I’m not sure where you are in the waiting process, so I’m not sure overall what advice to give.  However, sneakily slipping a ring size to my SO was not a game I played.

Post # 6
Member
4574 posts
Honey bee
  • Wedding: April 2012

@LilMonkey:  what i did once i took a ring that fit my ring finger and started putting in his fingers, just playing around, and then i said look where this ring fits you and where it fits me isnt that funny lol….and guess what when he proposed the ring fit just right

Post # 7
Member
11752 posts
Sugar Beekeeper
  • Wedding: November 1999

don’t hint, have an upfront conversation about it so you are both on the same page. It’s unfair to expect something from your SO that he has NO idea you want from him.  If you guys can’t have an upfront, honest conversation about it without having to drop subtle hints, then you’re not ready for marriage.

Post # 8
Member
114 posts
Blushing bee

@MrsWBS:  

I think saying they’re not ready for marriage might be a bit strong. I’m guessing the op doesn’t want to pressure him, or at least interfere in any plans he might already have -especially if he wants it to be a surprise.

Obviously I could be way off the mark here tho!

Post # 9
Member
11752 posts
Sugar Beekeeper
  • Wedding: November 1999

@Pinkrefresher:  just my opinion based on my own experiences. 

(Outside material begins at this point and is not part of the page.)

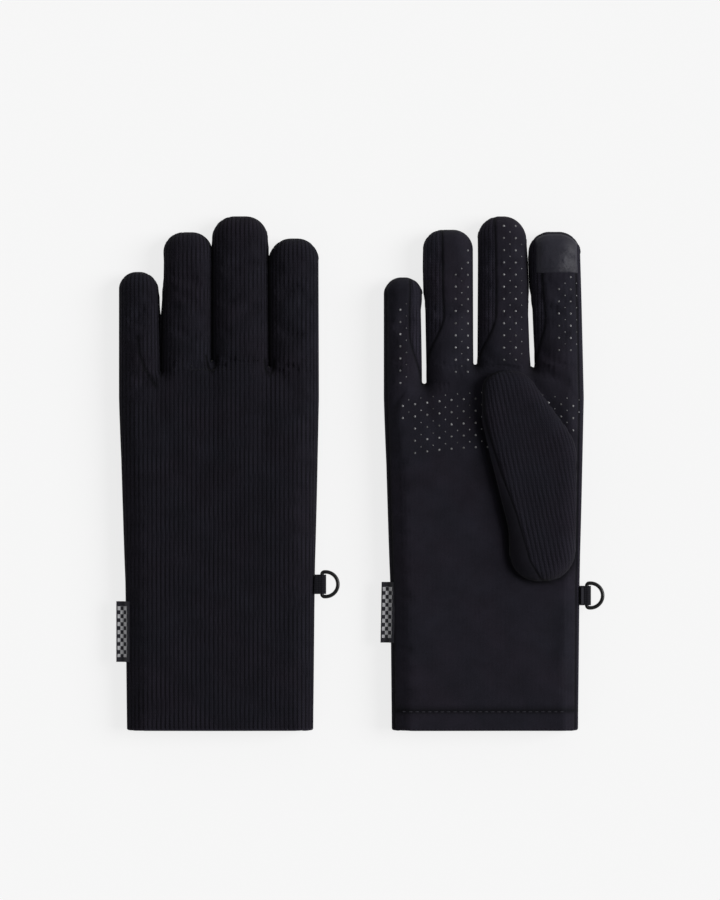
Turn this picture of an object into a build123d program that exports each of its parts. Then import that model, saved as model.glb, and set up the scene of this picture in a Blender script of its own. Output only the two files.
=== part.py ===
"""A pair of knitted touchscreen gloves lying flat on a table, fingertips towards +Y.

The left-hand glove lies back up, with its thumb folded under the palm. The right-hand
glove lies palm up, with its thumb folded over the palm. Each glove is a thin fabric shell:
a rib-knit back and a smooth palm, split into a hand, four fingers and a thumb, which are
joined by soft sleeves where the glove bends. Sizes are in millimetres, angles in degrees.
"""

import os
from math import cos, radians, sin

from build123d import *

# ---- Driving dimensions -------------------------------------------------------------

SIDES = ("left", "right")
GLOVE_SPACING = 126.7  # between the middles of the two gloves

# The hand, seen with the little finger to the left
CUFF_LEFT = -44.8
CUFF_RIGHT = 44.4
WRIST_HEIGHT = 70.0
WRIST_LEFT = -45.6
WRIST_RIGHT = 45.2
KNUCKLE_HEIGHT = 158.0
KNUCKLE_LEFT = -48.6
KNUCKLE_RIGHT = 47.2

# The three slots between the fingers, from the little finger to the index finger
SLOT_X = {"left": (-28.3, -4.0, 23.4), "right": (-29.2, -4.8, 22.6)}
SLOT_Y = {"left": (171.0, 176.0, 173.3), "right": (165.6, 174.7, 173.3)}
SLOT_LEAN = {"left": (0.5, 0.0, 0.3), "right": (0.8, 0.0, 2.4)}
SLOT_WIDTH = {"left": 1.0, "right": 1.3}

# The fingertips, from the little finger to the index finger
FINGERS = ("little", "ring", "middle", "index")
TIP_Y = {"left": (218.2, 237.2, 244.8, 234.2), "right": (215.6, 238.4, 244.8, 237.4)}
TIP_RADIUS = (8.4, 9.6, 10.4, 10.2)
OUTER_LEAN = {"left": (0.0, 0.2), "right": (0.0, 1.4)}  # free sides of little and index

# Fabric
HAND_THICKNESS = 12.0  # the flattened glove, both layers and the air in it
EDGE_RADIUS = 5.3
SHELL_WALL = 1.3
LINING_WALL = 0.7
HEM_WALL = 0.7
HEM_HEIGHT = 8.2
STITCH_SIZE = (1.7, 0.5, 0.3)
STITCH_PITCH = 3.0
STITCH_MARGIN = 8.0

# Where a finger bends: hand, soft sleeve, finger
SLEEVE_BEFORE_HINGE = 3.5
SLEEVE_AFTER_HINGE = 7.0
STUB_ABOVE_SLOT = 0.8
BODY_CLEARANCE = 0.3

# Thumb
THUMB_CORNERS = (
    (-1.9, 171.0, 9.0),
    (18.6, 170.6, 11.0),
    (43.3, 137.0, 26.0),
    (42.9, 70.0, 15.5),
    (11.3, 70.0, 14.0),
    (10.6, 95.0, 20.0),
    (-1.9, 147.0, 24.0),
)
THUMB_THICKNESS = 6.8
THUMB_EDGE_RADIUS = 3.0
THUMB_WALL = 1.2
THUMB_LEAN = 9.2
THUMB_HINGE = (26.6, 94.0)
THUMB_BEFORE_HINGE = 3.0
THUMB_AFTER_HINGE = 4.8
THUMB_LIE_GAP = 0.8
THUMB_HOLE_INSET = 4.5
NEST_CLEARANCE = 0.5

# Grip dots and touch patch, on the palm side
DOT_RADIUS = 0.65
DOT_HEIGHT = 0.45
DOT_PITCH = 5.8
FINGER_DOTS = {  # finger: (x of each column, lowest y, rows)
    "little": ((-40.8,), 182.4, 4),
    "ring": ((-14.4, -8.6), 187.6, 7),
    "middle": ((8.6, 14.2), 187.6, 9),
    "index": ((34.8, 40.4), 186.4, 5),
}
PALM_DOT_COLUMNS = 15
PALM_DOT_ROWS = 5
PALM_DOT_START = (-39.6, 132.6)
PATCH_HEIGHT = 19.0
PATCH_SIDE_MARGIN = 3.2
PATCH_WALL = 0.35
PATCH_TIP_MARGIN = 0.8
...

If a guy feels “pressured” by his long term girlfriend asking him about their future plans for marriage, etc. then sorry but no he is clearly not ready for marriage.  If a woman feels she cannot bring this up to him to openly talk about it for whatever reason, then again I don’t see how you can be ready.  Talking about an engagement timeline is one of the least serious conversations you will ever have in a marriage, so if you can’t talk openly about that one how will you talk openly about the really difficult ones that come up?

Post # 10
Member
114 posts
Blushing bee

@MrsWBS: 

Do you know what -that’s a good point and I’d actually not thought of it that way before! Tbh from my own experience I’m not bringing it up now because I want to know when he does it, it’s because he completely 100% wants to -for me a proposal would be tainted if it came about from me nagging! That being said, we have had the discussion some time ago so yes I do agree, you should feel able to discuss it with one another. Thanks for that!

Post # 11
Member
11752 posts
Sugar Beekeeper
  • Wedding: November 1999

@Pinkrefresher:  completely agree about the nagging!  Nagging and beating the dead horse is totally different in my books from having a general timeline discussion and then letting it alone for things to happen naturally (unless your Fiance wants you involved in the process as mine did).

Post # 12
Member
114 posts
Blushing bee

@MrsWBS:  

Deffo!! Haha we totally agree then!! 🙂 I guess we just view other people’s posts through our own experiences, so I was thinking of my own when I read your response and I guess that altered my interpretation. Blimey this is all very self-reflective for a Friday night!!

Sorry to hi-jack op! Hope he proposes v v v v soon!

Post # 13
Member
120 posts
Blushing bee
  • Wedding: July 2014

I’d flat out tell him. By the time my fiance was ready to propose he already knew my ring size, it wasn’t a secret. Since it’s so important I wouldn’t hint at the desire to get engaged. Tell you’re SO that you love them and want to marry them. Letting them know once isn’t considered nagging.

Post # 15
Member
114 posts
Blushing bee

Ahhh yeah I replied to that post! I remember you now 🙂 just say FYI my ring size is….. That way he’s got the info ready for when he needs to use it! 

But rings can be re-sized/exchanged anyway so don’t stress too much! Tbh I don’t think my oh knows my ring size, he bought me a ring once and it was so big it fell off my finger!

Post # 16
Member
8042 posts
Bumble Beekeeper
  • Wedding: December 2013

@LilMonkey:  I think it’s stupid to have to tiptoe around talking about engagement. Seriously.

Unless you’ve been incessantly nagging him and he’s told you to stop talking about it or he’s going to have a meltdown, then I don’t see why it’s such a bad thing to let him know your ring size.

I always thought of marriage as a mutual decision, not a ‘I have to be quiet until HE is ready’.

I don’t know your situation, like how long you’ve been dating etc… but if you’ve been together for a reasonable amount of time, surely he expects that you want to marry. It’s a conversation every couple needs to have. Intead of doing the slightly passive aggressive approach of dropping your ring size into conversation, I would have the “when are we getting engaged roughly?” talk. If he responds favorably, I would email or write down the ring size and tell him to save it for later. Done.